The target table must be in Iceberg format.

Syntax

MERGE [/*+ plan_hint */] INTO table_name [ partition_clause ] [ [ AS ] alias ]
USING { { table_name | view_name } | subquery } [ partition_clause ] [ [ AS ] alias ]
ON ( condition )
{ when_matched_clause | when_not_matched_clause } [, ...]

where when_matched_clause can be:
WHEN MATCHED [AND condition] THEN
{ UPDATE SET { column_name = { expression | DEFAULT } | ( column_name [, ...] ) = ( { expression | DEFAULT } [, ...] ) } [, ...] | DELETE }

and when_not_matched_clause can be:
WHEN NOT MATCHED [AND condition] THEN
INSERT { DEFAULT VALUES | [ ( column_name [, ...] ) ] VALUES ( { expression | DEFAULT } [, ...] ) [, ...] }

Parameter Description

plan_hint clause
Appears after keywords in the form of /*+ */. Used to provide hints for optimizing the execution plan of a specific statement block. Refer to Plan Hint Optimization for detailed usage.

INTO clause
Defines the target table for updates or inserts:
- table_name
  Name of the target table.
- partition_clause
  Specifies partitions within the target table.
  
  The partition must already exist or correspond to valid partition key values.
- alias
  Alias of the target table.
USING clause
Identifies the source table, which can be a table, view, or subquery.
- partition_clause
  Specifies partitions within the source table.
  
  Only applicable if the source is a partitioned table. Views and subqueries do not support partitioning.
- alias
  Alias of the source table.
ON clause
Defines the join condition between the target and source tables. Columns used in the join condition cannot be updated.
WHEN MATCHED clause
Executes UPDATE or DELETE operations when records in the source and target tables match based on the join condition.
- Distribution columns cannot be updated. System tables and system columns are also not updatable.
- An error will occur if a row is updated multiple times.
WHEN NOT MATCHED clause
The WHEN NOT MATCHED clause is used to INSERT data into the target table when no match is found between the source and target tables based on the given conditions.

The INSERT clause does not support multiple VALUES statements.
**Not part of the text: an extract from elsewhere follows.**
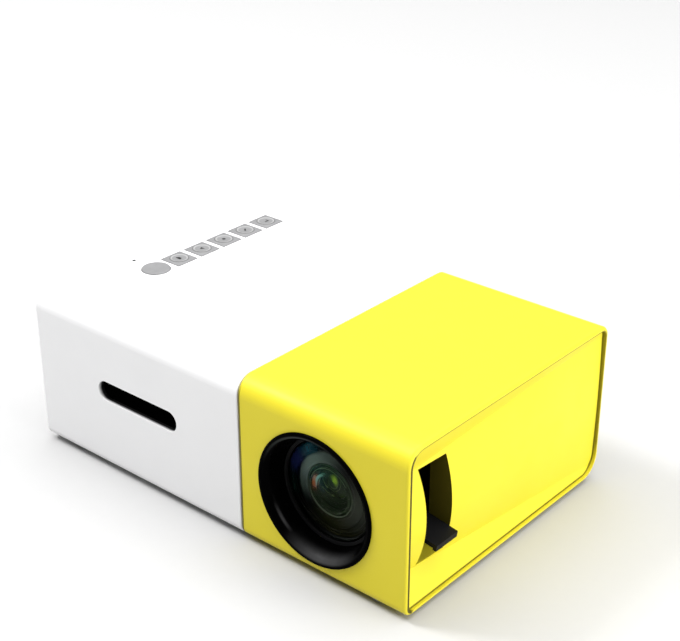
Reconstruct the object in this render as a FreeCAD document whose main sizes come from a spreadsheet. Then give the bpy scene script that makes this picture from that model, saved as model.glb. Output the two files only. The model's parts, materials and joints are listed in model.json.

Both WHEN MATCHED and WHEN NOT MATCHED clauses can be reordered, omitted individually (but not both), or specified multiple times as needed.
DEFAULT
Use this option to populate a field with its default value.
AND condition
Conditions for WHEN MATCHED and WHEN NOT MATCHED clauses ensure operations are performed only when the criteria are met. These conditions are optional.

Examples

Create the target table products and the source table newproducts, then insert sample data.

    
     
       
       
         CREATE TABLE products
(
product_id INTEGER,
product_name VARCHAR2(60),
category VARCHAR2(60)
) STORE AS iceberg;

INSERT INTO products VALUES (1501, 'vivitar 35mm', 'electrncs'),
(1502, 'olympus is50', 'electrncs'),
(1600, 'play gym', 'toys'),
(1601, 'lamaze', 'toys'),
(1666, 'harry potter', 'dvd');

CREATE TABLE newproducts
(
product_id INTEGER,
product_name VARCHAR2(60),
category VARCHAR2(60)
) STORE AS iceberg;

INSERT INTO newproducts VALUES (1502, 'olympus camera', 'electrncs'),
(1601, 'lamaze', 'toys'),
(1666, 'harry potter', 'toys'),
(1700, 'wait interface', 'books');

        

      

    
   

Perform a MERGE INTO operation: Update rows where product_id matches, but only if the target table's product_name is not 'play gym' and the source table's product_name is not 'lamaze'. Delete rows where the source table's product_name is 'lamaze'. Insert rows where product_id does not match and the source table's category is 'books'.

    
         MERGE INTO products p
USING newproducts np
ON (p.product_id = np.product_id)
WHEN MATCHED AND p.product_name != 'play gym' and np.product_name != 'lamaze' THEN
  UPDATE SET product_name = np.product_name, category = np.category
WHEN MATCHED AND np.product_name = 'lamaze' THEN
  DELETE
WHEN NOT MATCHED AND np.category = 'books' THEN
  INSERT VALUES (np.product_id, np.product_name, np.category)
;

Query results show updates: Rows with product_id values 1502 and 1666 were updated, row 1601 was deleted, and row 1700 was newly inserted.

    
         SELECT * FROM products ORDER BY product_id;
 product_id |  product_name  | category  
------------+----------------+-----------
       1501 | vivitar 35mm   | electrncs
       1502 | olympus camera | electrncs
       1600 | play gym       | toys
       1666 | harry potter   | toys
       1700 | wait interface | books
(5 rows)